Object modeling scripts
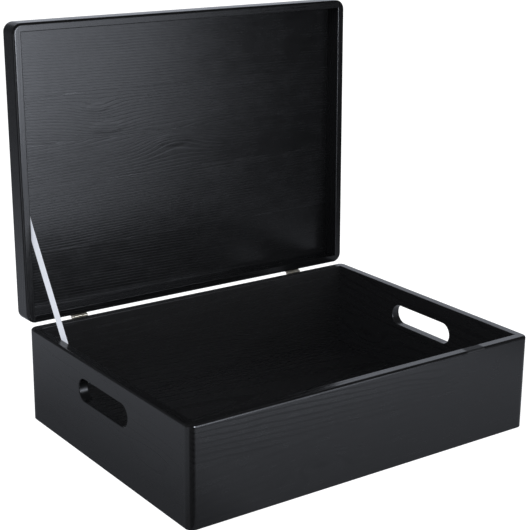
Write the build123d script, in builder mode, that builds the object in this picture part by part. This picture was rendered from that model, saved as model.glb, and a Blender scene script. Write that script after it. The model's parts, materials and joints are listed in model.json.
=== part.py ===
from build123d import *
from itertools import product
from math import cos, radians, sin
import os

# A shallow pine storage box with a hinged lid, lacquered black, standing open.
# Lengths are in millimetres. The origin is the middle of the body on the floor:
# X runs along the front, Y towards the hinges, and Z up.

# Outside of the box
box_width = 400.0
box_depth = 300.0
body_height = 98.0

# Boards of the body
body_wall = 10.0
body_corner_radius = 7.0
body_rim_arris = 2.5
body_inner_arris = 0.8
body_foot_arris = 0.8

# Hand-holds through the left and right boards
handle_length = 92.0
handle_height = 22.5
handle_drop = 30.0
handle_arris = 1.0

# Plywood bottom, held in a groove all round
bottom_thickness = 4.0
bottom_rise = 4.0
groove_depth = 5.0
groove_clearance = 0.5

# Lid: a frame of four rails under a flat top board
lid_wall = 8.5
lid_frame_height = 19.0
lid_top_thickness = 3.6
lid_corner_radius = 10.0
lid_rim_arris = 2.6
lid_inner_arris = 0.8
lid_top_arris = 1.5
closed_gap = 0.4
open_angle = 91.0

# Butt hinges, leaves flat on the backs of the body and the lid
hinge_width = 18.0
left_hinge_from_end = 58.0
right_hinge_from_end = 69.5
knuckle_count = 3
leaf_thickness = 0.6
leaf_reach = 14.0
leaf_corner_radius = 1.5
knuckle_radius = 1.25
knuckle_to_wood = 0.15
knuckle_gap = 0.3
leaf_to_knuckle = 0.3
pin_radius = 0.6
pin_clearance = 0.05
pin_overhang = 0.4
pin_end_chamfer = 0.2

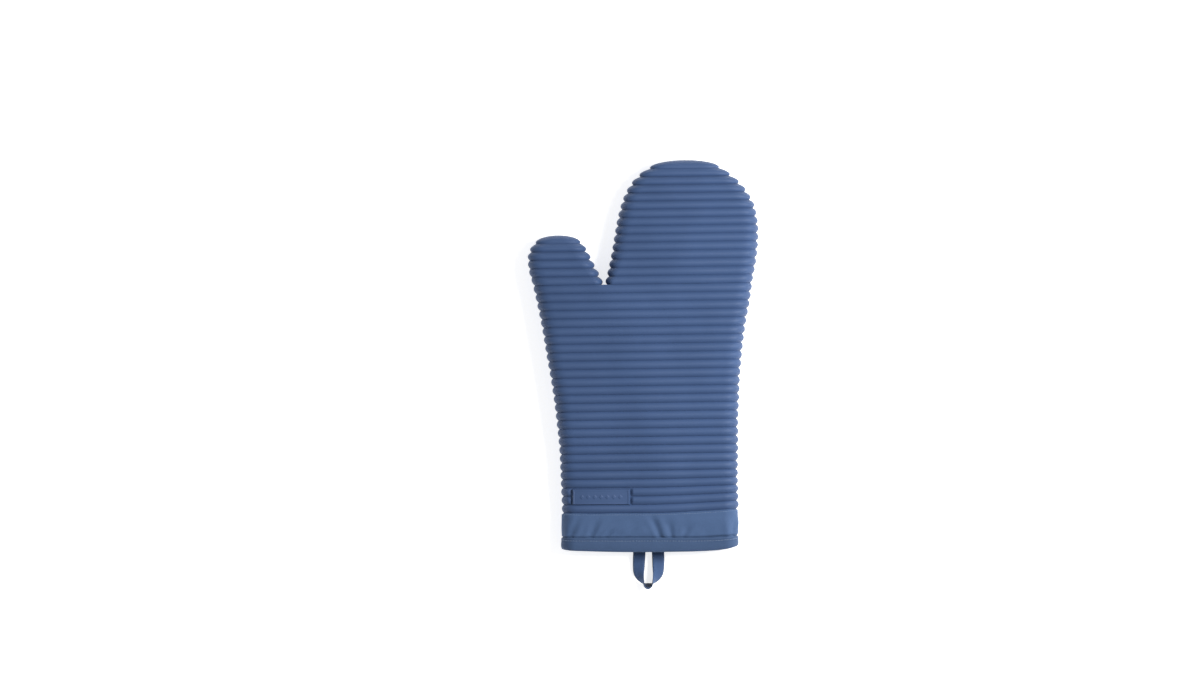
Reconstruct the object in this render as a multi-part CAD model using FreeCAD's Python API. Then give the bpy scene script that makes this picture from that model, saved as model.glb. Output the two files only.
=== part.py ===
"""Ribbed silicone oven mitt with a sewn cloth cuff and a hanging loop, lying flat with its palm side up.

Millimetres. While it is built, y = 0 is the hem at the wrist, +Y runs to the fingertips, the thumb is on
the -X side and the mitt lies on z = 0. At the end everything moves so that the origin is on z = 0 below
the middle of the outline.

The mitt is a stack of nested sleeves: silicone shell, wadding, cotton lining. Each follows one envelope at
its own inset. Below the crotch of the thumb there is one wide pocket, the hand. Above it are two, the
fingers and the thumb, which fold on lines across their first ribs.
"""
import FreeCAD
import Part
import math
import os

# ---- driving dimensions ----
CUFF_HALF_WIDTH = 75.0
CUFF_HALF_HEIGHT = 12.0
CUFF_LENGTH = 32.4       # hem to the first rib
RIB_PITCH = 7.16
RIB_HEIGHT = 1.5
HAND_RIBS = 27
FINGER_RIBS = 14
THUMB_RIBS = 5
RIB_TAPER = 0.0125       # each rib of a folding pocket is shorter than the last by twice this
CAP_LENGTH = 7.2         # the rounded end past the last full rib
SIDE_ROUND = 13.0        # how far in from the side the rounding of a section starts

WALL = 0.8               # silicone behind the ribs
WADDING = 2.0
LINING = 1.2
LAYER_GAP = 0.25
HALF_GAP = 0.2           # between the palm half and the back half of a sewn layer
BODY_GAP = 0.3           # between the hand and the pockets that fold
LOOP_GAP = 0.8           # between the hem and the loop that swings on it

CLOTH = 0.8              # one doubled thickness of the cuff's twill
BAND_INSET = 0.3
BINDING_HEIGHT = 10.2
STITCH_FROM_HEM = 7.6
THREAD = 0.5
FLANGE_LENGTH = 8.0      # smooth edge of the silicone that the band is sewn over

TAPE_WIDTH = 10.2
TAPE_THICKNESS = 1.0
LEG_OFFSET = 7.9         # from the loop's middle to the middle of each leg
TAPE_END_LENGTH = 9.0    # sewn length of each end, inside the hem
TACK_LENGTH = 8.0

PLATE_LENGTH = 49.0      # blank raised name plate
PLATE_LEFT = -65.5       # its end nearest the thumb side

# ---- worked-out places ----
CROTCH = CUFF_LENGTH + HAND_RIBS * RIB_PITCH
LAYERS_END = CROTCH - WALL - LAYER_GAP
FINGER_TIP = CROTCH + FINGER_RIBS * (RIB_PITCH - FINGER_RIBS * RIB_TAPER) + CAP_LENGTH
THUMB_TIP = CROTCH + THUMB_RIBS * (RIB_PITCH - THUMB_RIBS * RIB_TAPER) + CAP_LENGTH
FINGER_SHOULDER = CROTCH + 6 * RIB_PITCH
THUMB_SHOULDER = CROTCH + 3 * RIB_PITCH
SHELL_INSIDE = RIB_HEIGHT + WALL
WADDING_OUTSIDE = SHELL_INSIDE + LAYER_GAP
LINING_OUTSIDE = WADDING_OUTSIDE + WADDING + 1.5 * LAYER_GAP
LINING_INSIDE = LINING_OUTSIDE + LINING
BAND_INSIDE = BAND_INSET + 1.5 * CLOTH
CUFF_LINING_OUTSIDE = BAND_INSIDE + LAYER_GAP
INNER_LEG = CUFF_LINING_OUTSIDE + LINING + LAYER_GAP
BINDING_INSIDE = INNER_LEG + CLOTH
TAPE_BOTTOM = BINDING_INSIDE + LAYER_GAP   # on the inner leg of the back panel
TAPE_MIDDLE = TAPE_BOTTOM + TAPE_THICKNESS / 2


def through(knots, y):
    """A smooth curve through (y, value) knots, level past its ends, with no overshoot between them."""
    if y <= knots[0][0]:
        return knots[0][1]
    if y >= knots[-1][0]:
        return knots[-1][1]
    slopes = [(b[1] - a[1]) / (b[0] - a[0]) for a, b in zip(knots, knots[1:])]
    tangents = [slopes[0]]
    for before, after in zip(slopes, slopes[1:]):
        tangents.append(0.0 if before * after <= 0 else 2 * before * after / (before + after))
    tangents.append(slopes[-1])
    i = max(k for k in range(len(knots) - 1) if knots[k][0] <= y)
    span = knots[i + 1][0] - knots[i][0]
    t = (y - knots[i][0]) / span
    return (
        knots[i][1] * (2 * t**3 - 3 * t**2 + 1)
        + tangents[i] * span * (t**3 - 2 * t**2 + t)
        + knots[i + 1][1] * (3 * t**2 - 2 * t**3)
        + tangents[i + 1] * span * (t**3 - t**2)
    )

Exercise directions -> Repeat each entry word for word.

Solution ->
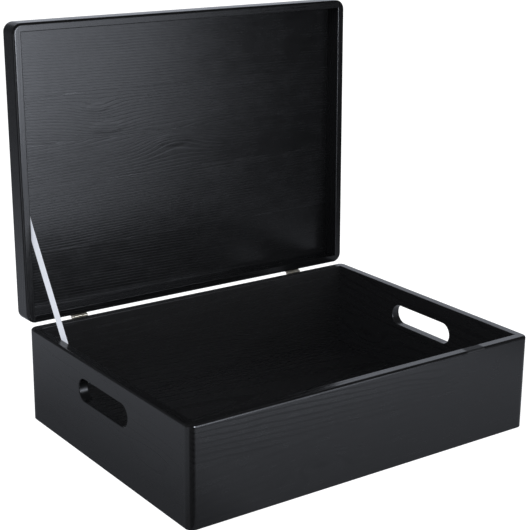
Write the build123d script, in builder mode, that builds the object in this picture part by part. This picture was rendered from that model, saved as model.glb, and a Blender scene script. Write that script after it. The model's parts, materials and joints are listed in model.json.
=== part.py ===
from build123d import *
from itertools import product
from math import cos, radians, sin
import os

# A shallow pine storage box with a hinged lid, lacquered black, standing open.
# Lengths are in millimetres. The origin is the middle of the body on the floor:
# X runs along the front, Y towards the hinges, and Z up.

# Outside of the box
box_width = 400.0
box_depth = 300.0
body_height = 98.0

# Boards of the body
body_wall = 10.0
body_corner_radius = 7.0
body_rim_arris = 2.5
body_inner_arris = 0.8
body_foot_arris = 0.8

# Hand-holds through the left and right boards
handle_length = 92.0
handle_height = 22.5
handle_drop = 30.0
handle_arris = 1.0

# Plywood bottom, held in a groove all round
bottom_thickness = 4.0
bottom_rise = 4.0
groove_depth = 5.0
groove_clearance = 0.5

# Lid: a frame of four rails under a flat top board
lid_wall = 8.5
lid_frame_height = 19.0
lid_top_thickness = 3.6
lid_corner_radius = 10.0
lid_rim_arris = 2.6
lid_inner_arris = 0.8
lid_top_arris = 1.5
closed_gap = 0.4
open_angle = 91.0

# Butt hinges, leaves flat on the backs of the body and the lid
hinge_width = 18.0
left_hinge_from_end = 58.0
right_hinge_from_end = 69.5
knuckle_count = 3
leaf_thickness = 0.6
leaf_reach = 14.0
leaf_corner_radius = 1.5
knuckle_radius = 1.25
knuckle_to_wood = 0.15
knuckle_gap = 0.3
leaf_to_knuckle = 0.3
pin_radius = 0.6
pin_clearance = 0.05
pin_overhang = 0.4
pin_end_chamfer = 0.2

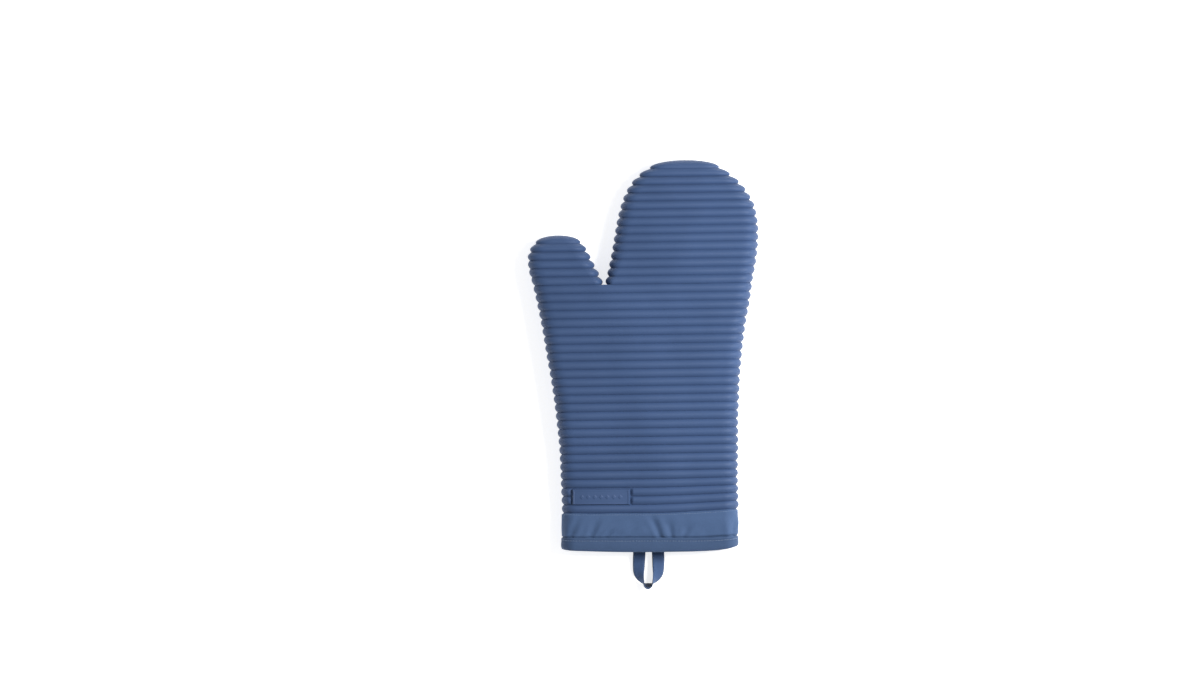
Reconstruct the object in this render as a multi-part CAD model using FreeCAD's Python API. Then give the bpy scene script that makes this picture from that model, saved as model.glb. Output the two files only.
=== part.py ===
"""Ribbed silicone oven mitt with a sewn cloth cuff and a hanging loop, lying flat with its palm side up.

Millimetres. While it is built, y = 0 is the hem at the wrist, +Y runs to the fingertips, the thumb is on
the -X side and the mitt lies on z = 0. At the end everything moves so that the origin is on z = 0 below
the middle of the outline.

The mitt is a stack of nested sleeves: silicone shell, wadding, cotton lining. Each follows one envelope at
its own inset. Below the crotch of the thumb there is one wide pocket, the hand. Above it are two, the
fingers and the thumb, which fold on lines across their first ribs.
"""
import FreeCAD
import Part
import math
import os

# ---- driving dimensions ----
CUFF_HALF_WIDTH = 75.0
CUFF_HALF_HEIGHT = 12.0
CUFF_LENGTH = 32.4       # hem to the first rib
RIB_PITCH = 7.16
RIB_HEIGHT = 1.5
HAND_RIBS = 27
FINGER_RIBS = 14
THUMB_RIBS = 5
RIB_TAPER = 0.0125       # each rib of a folding pocket is shorter than the last by twice this
CAP_LENGTH = 7.2         # the rounded end past the last full rib
SIDE_ROUND = 13.0        # how far in from the side the rounding of a section starts

WALL = 0.8               # silicone behind the ribs
WADDING = 2.0
LINING = 1.2
LAYER_GAP = 0.25
HALF_GAP = 0.2           # between the palm half and the back half of a sewn layer
BODY_GAP = 0.3           # between the hand and the pockets that fold
LOOP_GAP = 0.8           # between the hem and the loop that swings on it

CLOTH = 0.8              # one doubled thickness of the cuff's twill
BAND_INSET = 0.3
BINDING_HEIGHT = 10.2
STITCH_FROM_HEM = 7.6
THREAD = 0.5
FLANGE_LENGTH = 8.0      # smooth edge of the silicone that the band is sewn over

TAPE_WIDTH = 10.2
TAPE_THICKNESS = 1.0
LEG_OFFSET = 7.9         # from the loop's middle to the middle of each leg
TAPE_END_LENGTH = 9.0    # sewn length of each end, inside the hem
TACK_LENGTH = 8.0

PLATE_LENGTH = 49.0      # blank raised name plate
PLATE_LEFT = -65.5       # its end nearest the thumb side

# ---- worked-out places ----
CROTCH = CUFF_LENGTH + HAND_RIBS * RIB_PITCH
LAYERS_END = CROTCH - WALL - LAYER_GAP
FINGER_TIP = CROTCH + FINGER_RIBS * (RIB_PITCH - FINGER_RIBS * RIB_TAPER) + CAP_LENGTH
THUMB_TIP = CROTCH + THUMB_RIBS * (RIB_PITCH - THUMB_RIBS * RIB_TAPER) + CAP_LENGTH
FINGER_SHOULDER = CROTCH + 6 * RIB_PITCH
THUMB_SHOULDER = CROTCH + 3 * RIB_PITCH
SHELL_INSIDE = RIB_HEIGHT + WALL
WADDING_OUTSIDE = SHELL_INSIDE + LAYER_GAP
LINING_OUTSIDE = WADDING_OUTSIDE + WADDING + 1.5 * LAYER_GAP
LINING_INSIDE = LINING_OUTSIDE + LINING
BAND_INSIDE = BAND_INSET + 1.5 * CLOTH
CUFF_LINING_OUTSIDE = BAND_INSIDE + LAYER_GAP
INNER_LEG = CUFF_LINING_OUTSIDE + LINING + LAYER_GAP
BINDING_INSIDE = INNER_LEG + CLOTH
TAPE_BOTTOM = BINDING_INSIDE + LAYER_GAP   # on the inner leg of the back panel
TAPE_MIDDLE = TAPE_BOTTOM + TAPE_THICKNESS / 2


def through(knots, y):
    """A smooth curve through (y, value) knots, level past its ends, with no overshoot between them."""
    if y <= knots[0][0]:
        return knots[0][1]
    if y >= knots[-1][0]:
        return knots[-1][1]
    slopes = [(b[1] - a[1]) / (b[0] - a[0]) for a, b in zip(knots, knots[1:])]
    tangents = [slopes[0]]
    for before, after in zip(slopes, slopes[1:]):
        tangents.append(0.0 if before * after <= 0 else 2 * before * after / (before + after))
    tangents.append(slopes[-1])
    i = max(k for k in range(len(knots) - 1) if knots[k][0] <= y)
    span = knots[i + 1][0] - knots[i][0]
    t = (y - knots[i][0]) / span
    return (
        knots[i][1] * (2 * t**3 - 3 * t**2 + 1)
        + tangents[i] * span * (t**3 - 2 * t**2 + t)
        + knots[i + 1][1] * (3 * t**2 - 2 * t**3)
        + tangents[i + 1] * span * (t**3 - t**2)
    )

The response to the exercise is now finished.